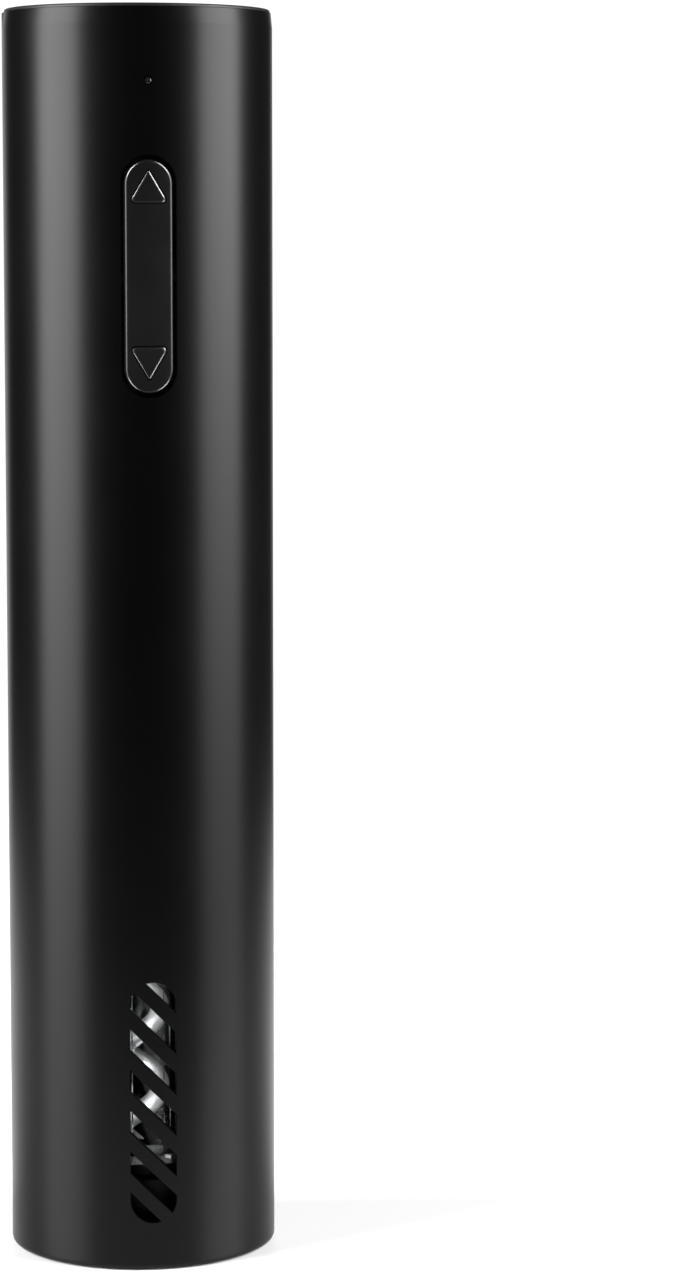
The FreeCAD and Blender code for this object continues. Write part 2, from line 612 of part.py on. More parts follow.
def make_motor_rotor():
    heights = stage_heights()
    sun_bottom = heights["planets_1"]
    node("motor_shaft", rod("rotor_shaft", "shaft_radius", ("0", "0", str(sun_bottom)),
                            f"motor_top + end_cap_thickness + 1 - {sun_bottom}"))
    teeth = outer_gear("pinion_teeth", int(size("sun_teeth")), sun_bottom, size("first_planet_width") + 0.4)
    node("motor_pinion", cut("pinion_bored", teeth, rod("pinion_bore", "shaft_radius",
                                                        ("0", "0", str(sun_bottom - 1)), "10")))
    # three-pole armature: a hub, three necks and three shoes, with a coil round each neck
    height = "core_top - core_bottom"
    shoes = ring("shoe_ring", "core_radius - shoe_thickness", "core_radius", "core_bottom", "core_top")
    hub = rod("core_hub", "core_hub_radius", ("0", "0", "core_bottom"), height)
    necks = []
    coils = []
    gaps = []
    for k, angle in enumerate((0, 120, 240)):
        necks.append(spoke(f"core_neck_{k}", angle, "0", "core_radius - shoe_thickness / 2", "neck_width",
                           "core_bottom", height))
        winding = spoke(f"coil_block_{k}", angle, "coil_start", "coil_depth", "coil_width",
                        "core_bottom - coil_overhang", f"{height} + 2 * coil_overhang")
        opening = spoke(f"coil_opening_{k}", angle, "coil_start - 1", "coil_depth + 2", "neck_width",
                        "core_bottom", height)
        coils.append(cut(f"coil_{k}", winding, opening))
        gaps.append(spoke(f"shoe_gap_{k}", angle + 60, "coil_start + 0.5", "core_radius", "shoe_gap",
                          "core_bottom - 1", f"{height} + 2"))
    split_shoes = cut("shoes_split", shoes, group("shoe_gaps", gaps))
    core = fuse("core_solid", [split_shoes, hub] + necks)
    bore = rod("core_bore", "shaft_radius", ("0", "0", "core_bottom - 1"), f"{height} + 2")
    node("armature_core", cut("core_bored", core, bore))
    node("armature_coils", group("coil_set", coils))
    node("commutator", ring("commutator_ring", "shaft_radius", "commutator_radius", "commutator_bottom",
                            "commutator_top"))


# ---------------------------------------------------------------- button, light and boards

def make_button():
    shell = ring("button_shell", "button_inner_radius", "tube_radius", "button_centre - button_length",
                 "button_centre + button_length")
    key = obround("button_key", "button_width", "button_length", "button_centre", "-(tube_radius + 1)", "10")
    face = common("button_face", [shell, key])
    front = "-(button_inner_radius + 0.8)"
    boss = box("button_boss", ("-button_width / 2", front, "button_centre - 3"),
               ("button_width", "button_inner_radius + 0.8 - pivot_depth + 2", "6"))
    posts = [rod(f"button_post_{k}", "post_radius", ("0", front, f"button_centre + {side} * post_offset"),
                 "button_inner_radius + 0.8 - post_end_depth", "y") for k, side in enumerate((-1, 1))]
    hole = rod("button_pin_hole", "pivot_radius + running_gap", ("-10", "-pivot_depth", "button_centre"), "20", "x")
    node("rocker_button", cut("button_bored", fuse("button_solid", [face, boss] + posts), hole))
    node("rocker_pin", rod("pivot_pin", "pivot_radius", ("-7.4", "-pivot_depth", "button_centre"), "14.8", "x"))

    plate = box("bracket_plate", ("-9", "-board_front_depth - 1.2", "button_centre - 6"), ("18", "1.2", "12"))
    ears = [box(f"bracket_ear_{k}", (low, "-20.1", "button_centre - 3"),
                ("1.8", "20.1 - board_front_depth - 1", "6")) for k, low in enumerate(("-7.4", "5.6"))]
    pin_hole = rod("bracket_pin_hole", "pivot_radius", ("-10", "-pivot_depth", "button_centre"), "20", "x")
    node("button_bracket", cut("bracket_bored", fuse("bracket_solid", [plate] + ears), pin_hole))


def make_control_board():
    node("control_board", box("control_board_blank", ("-board_width / 2", "-board_front_depth", "board_bottom"),
                              ("board_width", "board_thickness", "board_top - board_bottom")))
    bodies = []
    for side, label in ((-1, "down_plunger"), (1, "up_plunger")):
        height = f"button_centre + {side} * post_offset"
        bodies.append(box(f"switch_body_{side + 1}",
                          ("-switch_side / 2", "-switch_face_depth", f"{height} - switch_side / 2"),
                          ("switch_side", "switch_face_depth - board_front_depth", "switch_side")))
        node(label, rod(label + "_button", "plunger_radius", ("0", "-plunger_end_depth", height),
                        "plunger_end_depth - switch_face_depth", "y"))
    node("switch_bodies", group("switch_pair", bodies))
    node("status_led", box("led_body", ("-0.8", "-board_front_depth - 1", "light_height - 0.6"),
                           ("1.6", "1", "1.2")))
    node("light_pipe", rod("light_rod", "light_pipe_radius", ("0", "-(tube_radius - 0.15)", "light_height"),
                           "tube_radius - 0.15 - board_front_depth - 1.05", "y"))
    # controller chip, motor driver, coil and capacitors on the back of the board
    back = "-(board_front_depth - board_thickness)"
    places = (("-5.5", 4.9, 5.0, 1.6, 178), ("1.5", 6.2, 5.0, 1.6, 176), ("-6", 4.0, 3.2, 2.0, 160),
              ("2", 3.2, 1.6, 1.2, 164), ("2", 3.2, 1.6, 1.2, 160), ("6", 2.0, 1.2, 0.9, 170))
    chips = [box(f"board_part_{k}", (x, back, str(height)), (str(wide), str(deep), str(tall)))
             for k, (x, wide, tall, deep, height) in enumerate(places)]
    node("board_parts", group("board_part_set", chips))


def make_charge_board():
    board_top = "charge_board_bottom + board_thickness"
    node("charge_board", box("charge_board_blank", ("-charge_board_width / 2", "4.5", "charge_board_bottom"),
                             ("charge_board_width", "13", "board_thickness")))
    back = "socket_mouth - socket_depth"
    outside = obround("socket_outside", "socket_thickness", "socket_width", "socket_height", back,
                      "socket_depth", flat=True)
    inside = obround("socket_inside", "socket_thickness - 2 * socket_wall", "socket_width - 2 * socket_wall",
                     "socket_height", back + " + 0.8", "socket_depth", flat=True)
    shell = cut("socket_hollow", outside, inside)
    saddle = box("socket_saddle", ("-3", back, board_top), ("6", "17.5 - (socket_mouth - socket_depth)", "0.2"))
    node("socket_shell", fuse("socket_seated", [shell, saddle]))
    node("socket_tongue", box("tongue_blank", ("-3.35", back + " + 0.8", "socket_height - 0.35"),
                              ("6.7", "5.4", "0.7")))


def make_battery():
    node("battery_cell", rod("cell_can", "cell_radius", ("0", "cell_offset", "cell_bottom"),
                             "cell_top - cell_bottom"))
    lower = box("tab_lower", ("-2", "cell_offset - 2", "cell_bottom - 0.2"), ("11.2", "4", "0.2"))
    upper = box("tab_upper", ("-2", "cell_offset - 2", "cell_top"), ("4", "4", "0.2"))
    node("battery_tabs", group("tab_pair", [lower, upper]))


def wire_solid(name, points, bend):
    """Insulated wire: straight runs joined by tangent arcs of one radius."""
    edges = []
    start = points[0]
    for before, corner, after in zip(points, points[1:], points[2:]):
        inward = (corner - before).normalize()
        outward = (after - corner).normalize()
        setback = bend * math.tan(inward.getAngle(outward) / 2)
        arc_start = corner - inward * setback
        arc_end = corner + outward * setback
        towards = (outward - inward).normalize()
        centre = corner + towards * math.hypot(bend, setback)
        edges.append(Part.LineSegment(start, arc_start).toShape())
        edges.append(Part.Arc(arc_start, centre - towards * bend, arc_end).toShape())
        start = arc_end
    edges.append(Part.LineSegment(start, points[-1]).toShape())
    path = Part.Wire(edges)
    section = Part.Wire([Part.makeCircle(size("lead_radius"), points[0], points[1] - points[0])])
    wire = doc.addObject("Part::Feature", name)
    wire.Shape = path.makePipeShell([section], True, False)
    return wire


def make_leads():
    """Motor leads to the control board, and the cell's and the charge board's leads."""
    board_back = size("board_thickness") - size("board_front_depth")
    terminal_top = size("commutator_bottom") + size("leaf_length")
    crest = terminal_top + size("motor_lead_rise")
    pair = []
    for k, side in enumerate((-1, 1)):
        x = side * (size("leaf_offset") + size("leaf_thickness") / 2)
        pair.append(wire_solid(f"motor_lead_{k}", [Vector(x, 0, terminal_top), Vector(x, 0, crest),
                                                   Vector(x, board_back, crest)], size("lead_bend")))
    node("motor_leads", group("motor_lead_pair", pair))
    under = size("charge_board_bottom")
    cell_y = size("cell_offset")
    tab_x = size("cell_lead_x")
    runs = [[Vector(tab_x, cell_y, size("cell_bottom")), Vector(tab_x, cell_y, under)],
            [Vector(0, cell_y, size("cell_top") + 0.2), Vector(0, cell_y, under)]]
    for side in (-1, 1):
        x = side * size("board_link_x")
        y = size("board_link_y")
        low = under - size("board_link_drop")
        runs.append([Vector(x, y, under), Vector(x, y, low), Vector(x, board_back, low)])
    links = [wire_solid(f"power_lead_{k}", run, size("lead_bend")) for k, run in enumerate(runs)]
    node("power_leads", group("power_lead_set", links))


# ---------------------------------------------------------------- chassis

def half_shell(name, reverse):
    """Half of the inner frame, with ribs that grip the gearbox and the motor."""
    low = "cover_flange_top"
    ribs = (("box_radius + press_gap", "84", "86"), ("box_radius + press_gap", "104", "106"),
            ("motor_radius + press_gap", "113", "115"), ("motor_radius + press_gap", "132", "134"),
            ("9.5", "143.6", "145.4"))
    outline = [("chassis_inner", low)]
    for inner, bottom, top in ribs:
        outline += [("chassis_inner", bottom), (inner, bottom), (inner, top), ("chassis_inner", top)]
    outline += [("chassis_inner", "chassis_top"), ("chassis_outer", "chassis_top"), ("chassis_outer", low)]
    return turned(name, outline, angle=180, reverse=reverse)


def make_chassis():
    """Two halves that meet at y = 0 and close on four screws."""
    rear = half_shell("chassis_half_rear", reverse=False)
    front = half_shell("chassis_half_front", reverse=True)
    seam = box("chassis_seam", ("-tube_radius", "-split_gap", "cover_bottom"),
               ("2 * tube_radius", "2 * split_gap", "chassis_top"))
    block = ("chassis_boss_width", "chassis_boss_depth", "chassis_boss_height")
    rear_bosses = []
    front_bosses = []
    holes = []
    places = []
    for height in ("chassis_screw_low", "chassis_screw_high"):
        for x, low_x in (("-chassis_screw_x", "-chassis_screw_x - chassis_boss_width + 2.4"),
                         ("chassis_screw_x", "chassis_screw_x - 2.4")):
            k = len(places)
            low_z = f"{height} - chassis_boss_height / 2"
            rear_bosses.append(box(f"rear_boss_{k}", (low_x, "split_gap", low_z), block))
            front_bosses.append(box(f"front_boss_{k}", (low_x, "-chassis_boss_depth - split_gap", low_z), block))
            holes.append(rod(f"boss_hole_{k}", "screw_radius", (x, "-chassis_boss_depth - 2", height),
                             "2 * chassis_boss_depth + 1.2", "y"))
            places.append((x, "-chassis_boss_depth - split_gap", height))
    cell_bay = rod("cell_bay", "cell_radius + 0.3", ("0", "cell_offset", "cell_bottom - 0.4"), "60")
    socket_bay = box("socket_bay", ("-6.2", "14", "socket_height - 3.4"), ("12.4", "10", "6.6"))
    rear_cut = group("rear_cuts", [seam, cell_bay, socket_bay] + holes)
    node("chassis_rear", cut("rear_finished", fuse("rear_solid", [rear] + rear_bosses), rear_cut))
    front_window = box("front_window", ("-10", "-25", "board_bottom - 1.5"), ("20", "12", "60.5"))
    front_cut = group("front_cuts", [seam, front_window] + holes)
    node("chassis_front", cut("front_finished", fuse("front_solid", [front] + front_bosses), front_cut))
    node("chassis_screws", screws("chassis_screw", places, "2 * chassis_boss_depth - 0.8", along="y"))


# ---------------------------------------------------------------- build, check and write

for make in (make_outer_tube, make_top_cap, make_neck_guide, make_cork_sleeve, make_worm, make_worm_holder,
             make_ring_gear, make_gearbox_ends, make_carriers, make_planets, make_motor_stator,
             make_motor_rotor, make_button, make_control_board, make_charge_board, make_battery,
             make_leads, make_chassis):
    make()
doc.recompute()

for thing in doc.Objects:
    bad = [state for state in thing.State if state in ("Invalid", "Error")]
    if bad:
        raise RuntimeError(f"{thing.Name} did not compute: {bad}")
for label, thing in nodes.items():
    if thing.Shape.isNull() or not thing.Shape.isValid():
        raise RuntimeError(f"{label} has no sound shape")

os.makedirs("parts", exist_ok=True)
for label, thing in nodes.items():
    thing.Shape.exportStep(os.path.join("parts", label + ".step"))
print(len(nodes), "nodes written")
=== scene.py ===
import json
import math

import bmesh
import bpy
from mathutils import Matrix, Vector
from mathutils.geometry import delaunay_2d_cdt


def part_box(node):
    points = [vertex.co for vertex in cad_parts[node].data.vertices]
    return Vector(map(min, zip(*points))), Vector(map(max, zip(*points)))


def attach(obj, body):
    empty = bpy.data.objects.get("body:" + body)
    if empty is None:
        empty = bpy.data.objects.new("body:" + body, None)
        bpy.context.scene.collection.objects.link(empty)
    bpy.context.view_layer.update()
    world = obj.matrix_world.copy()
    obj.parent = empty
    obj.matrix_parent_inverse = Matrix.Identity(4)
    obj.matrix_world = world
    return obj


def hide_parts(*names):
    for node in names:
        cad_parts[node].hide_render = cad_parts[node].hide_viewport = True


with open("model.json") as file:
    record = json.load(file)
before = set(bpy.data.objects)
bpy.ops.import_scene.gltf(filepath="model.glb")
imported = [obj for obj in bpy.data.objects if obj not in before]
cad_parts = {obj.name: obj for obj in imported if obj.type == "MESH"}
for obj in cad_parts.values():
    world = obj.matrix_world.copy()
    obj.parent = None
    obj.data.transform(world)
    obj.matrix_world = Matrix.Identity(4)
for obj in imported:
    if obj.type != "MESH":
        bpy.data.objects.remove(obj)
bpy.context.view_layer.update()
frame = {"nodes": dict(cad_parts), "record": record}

# Lengths of the object are in millimetres, and finish_mesh scales them to metres.
# Lengths of the stage, lights, camera and materials are in metres.
MM = 0.001
nodes = frame["nodes"]


def span(node):
    """Lowest and highest corner of a CAD node, in millimetres."""
    low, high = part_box(node)
    return low / MM, high / MM


# ------------------------------------------------------------------ sizes read from the frame

TUBE_HIGH = span("outer_tube")[1]
CAP_LOW, CAP_HIGH = span("top_cap")
GUIDE_LOW, GUIDE_HIGH = span("neck_guide")
SLEEVE_LOW, SLEEVE_HIGH = span("cork_sleeve")
BUTTON_LOW, BUTTON_HIGH = span("rocker_button")
PIPE_LOW, PIPE_HIGH = span("light_pipe")
SHELL_LOW, SHELL_HIGH = span("socket_shell")
WORM_LOW = span("worm")[0]
HOLDER_LOW, HOLDER_HIGH = span("worm_holder")
GUIDE_SCREWS_LOW, GUIDE_SCREWS_HIGH = span("guide_screws")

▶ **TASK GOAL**
Tell how many lines include "frame". The number is the whole answer.

▶ **EXERCISE RESPONSE**
4